Five sermons in Latin intended for the feast of St. Henricus are edited in MALINIEMI 1942. These are C 3, fols. 101v–102v (ed. pp. 168–172), C 306, fols. 26r–30v (pp. 227–237), C 313, fols. 434v–437r (pp. 248–261), C 337, fols. 432r–437r (pp. 238–247) and C 396, fols. 103v–104r (pp. 262–263).

Bibliography

  • ANDERSSON, R. 2001: De birgittinska ordensprästerna som traditionsförmedlare och folkfostrare. En studie i svensk medeltidspredikan på den 8:e söndagen efter Trefaldighet (Runica et Mediævalia), Stockholm.
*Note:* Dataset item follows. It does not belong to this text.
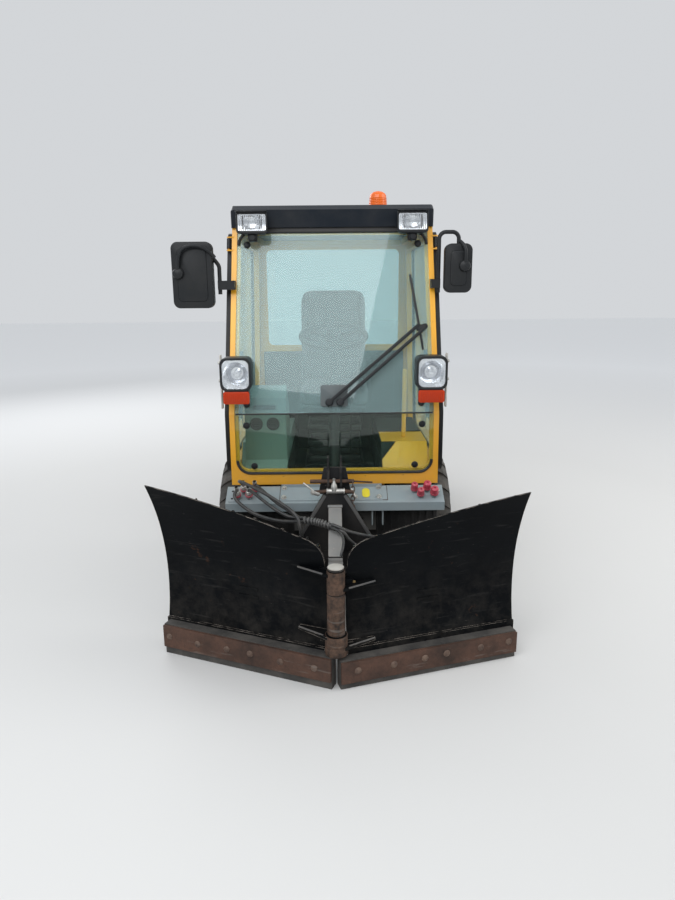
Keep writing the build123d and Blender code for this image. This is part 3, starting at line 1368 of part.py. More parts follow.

  • DV = Vadstenadiariet. Latinsk text med översättning och kommentar (Kungl. Samfundet för utgivande av handskrifter rörande Skandinaviens historia. Handlingar del 19), ed. C. Gejrot, Stockholm 1996.
  • HEDLUND, M. 2007: “The Use of Model Sermons at Vadstena. A Case study,” in Constructing the Medieval Sermon, ed. R. Andersson, Turnhout.
  • MALINIEMI, A. (ed.) 1942: De S. Henrico, episcopo et martyre. Die mittelalterliche Literatur über den Apostel Finnlands II (Finska kyrkohistoriska samfundets handlingar 45:2), Helsinki.
  • MHUU = Mittelalterliche Handschriften der Universitätsbibliothek Uppsala. Katalog über die C-Sammlung 1–8 (Acta Bibliothecae R. Universitatis Upsaliensis 26:1–8), ed. M. Andersson-Schmitt, H. Hallberg & M. Hedlund, Uppsala 1988–1995.
  • NORBORG, L-A. 1958: Storföretaget Vadstena kloster, Lund.
  • SMR = Svenska medeltidsregester 1434–1441, ed. S. Tunberg, Stockholm 1937.
  • TJÄDER, B. 1995: “Fornsvenska vokabler i latinska predikningar från Sveriges medeltid,” in A Catalogue and its Users. A Symposium on the Uppsala C Collection of Medieval Manuscripts (Acta Bibliothecae R. Universitatis Upsaliensis 34), ed. M. Hedlund, Uppsala, 115–24.
  • VITALIS, H. 1991: In canonizacione beate Birgitte. A Vadstena Sermon Edited with an Introduction (Studia seminarii latini Upsaliensis 4), Uppsala.